In tears of anger and frustration, archaeologist Moysen Hassan, 56, itemised the pieces he was certain were stolen: a solid-gold harp from the Sumerian era, which began about 3360BC; a sculptured head of a woman from Uruk, one of the great Sumerian cities; gold necklaces, bracelets and earrings more than 4000 years old, and a rare collection of gold-trimmed ivory sculptures.
Too distraught to talk about the collection, he gave me a copy of the catalogue for The Grand Exhibition of Silk Road Civilisations, which toured the world in the late 1980s and for which the museum set aside its traditional reluctance to allow any of its treasure abroad.

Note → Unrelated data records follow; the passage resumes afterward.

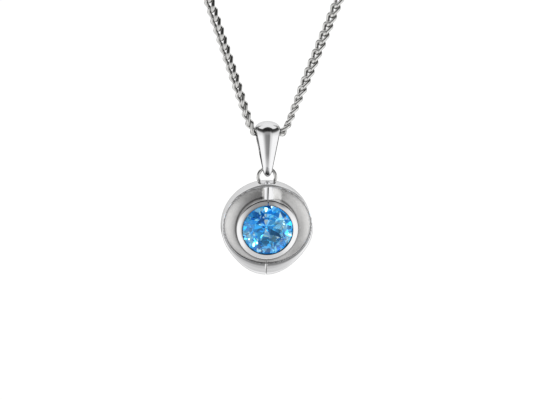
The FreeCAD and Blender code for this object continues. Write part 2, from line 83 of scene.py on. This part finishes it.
def silver(name, colour, dull, shiny, scale, depth, darkest_shade=0.12, reach=0.00045):
    """Silver whose roughness wanders between shiny and dull, with a fine grain of polishing marks.
    Its corners and crevices get painted shade: where ambient occlusion finds little open air, the
    base colour is darkened."""
    material, nodes, links = new_material(name)
    shader = nodes["Principled BSDF"]
    shader.inputs["Metallic"].default_value = 1.0
    # Painted shade: ambient occlusion darkens the base colour in corners and crevices, down to a
    # given share of it.
    crevice_shade = add_node(nodes, "ShaderNodeAmbientOcclusion", Distance=reach)
    crevice_shade.samples = SHADE_SAMPLES
    shade_level = add_node(nodes, "ShaderNodeMapRange", From_Min=SHADE_SHUT, From_Max=SHADE_OPEN,
                       To_Min=darkest_shade)
    tone = nodes.new("ShaderNodeMix")
    tone.data_type = "RGBA"
    tone.inputs[6].default_value = (0, 0, 0, 1)
    tone.inputs[7].default_value = (*colour, 1)
    links.new(crevice_shade.outputs["AO"], shade_level.inputs["Value"])
    links.new(shade_level.outputs["Result"], tone.inputs[0])
    links.new(tone.outputs[2], shader.inputs["Base Color"])
    place = nodes.new("ShaderNodeTexCoord")
    cloud = add_node(nodes, "ShaderNodeTexNoise", Scale=scale * CLOUD_SHARE, Detail=3.0)
    spread = add_node(nodes, "ShaderNodeMapRange", To_Min=shiny, To_Max=dull)
    grain = add_node(nodes, "ShaderNodeTexNoise", Scale=scale, Detail=4.0)
    bump = add_node(nodes, "ShaderNodeBump", Strength=depth, Distance=GRAIN_HEIGHT)
    links.new(place.outputs["Object"], cloud.inputs["Vector"])
    links.new(cloud.outputs["Fac"], spread.inputs["Value"])
    links.new(spread.outputs["Result"], shader.inputs["Roughness"])
    links.new(place.outputs["Object"], grain.inputs["Vector"])
    links.new(grain.outputs["Fac"], bump.inputs["Height"])
    links.new(bump.outputs["Normal"], shader.inputs["Normal"])
    return material


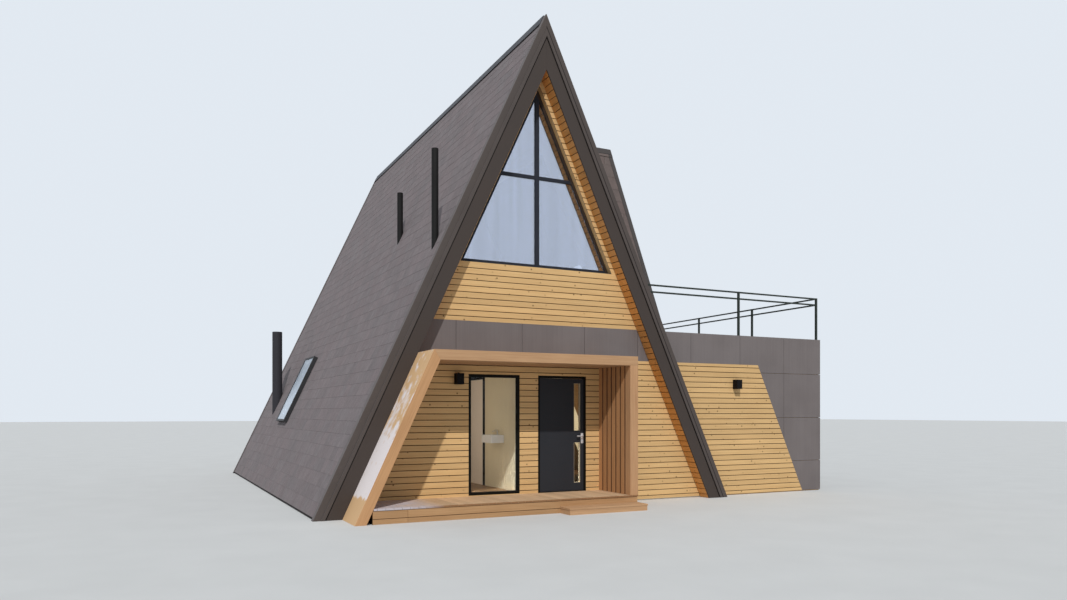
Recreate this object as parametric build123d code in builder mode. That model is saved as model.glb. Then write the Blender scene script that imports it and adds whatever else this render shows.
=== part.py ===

All the items that made it safely around the world and back to Baghdad have been looted.
They include centuries-old carvings of stone bulls, kings and princesses, shoes made of copper and cuneiform tablets, pieces of tapestries and ivory figurines of goddesses, women and Nubian porters, friezes of fighting soldiers and ancient seals and tablets on geometry, and ceramic jars and urns and bowls, all dating back at least 2000 years, some more than 5000 years.
[...]
The sacking of the museum took two days, interrupted only for 30 minutes when pleading staff convinced members of a Marines tank unit to go to the museum and scare off the looters with a few warning shots over their heads.
Abdul Rakhman, the museum's live-in guard, 57, was a gibbering wreck as he told of the arrival of a shouting crowd armed with axes and iron bars to smash the doors and cases.
The history of civilization is a small price to pay for the continued fuel inefficiency of American automobiles and SUVs. Meanwhile, consider how the Halliburton logo would look rendered in cuneiform.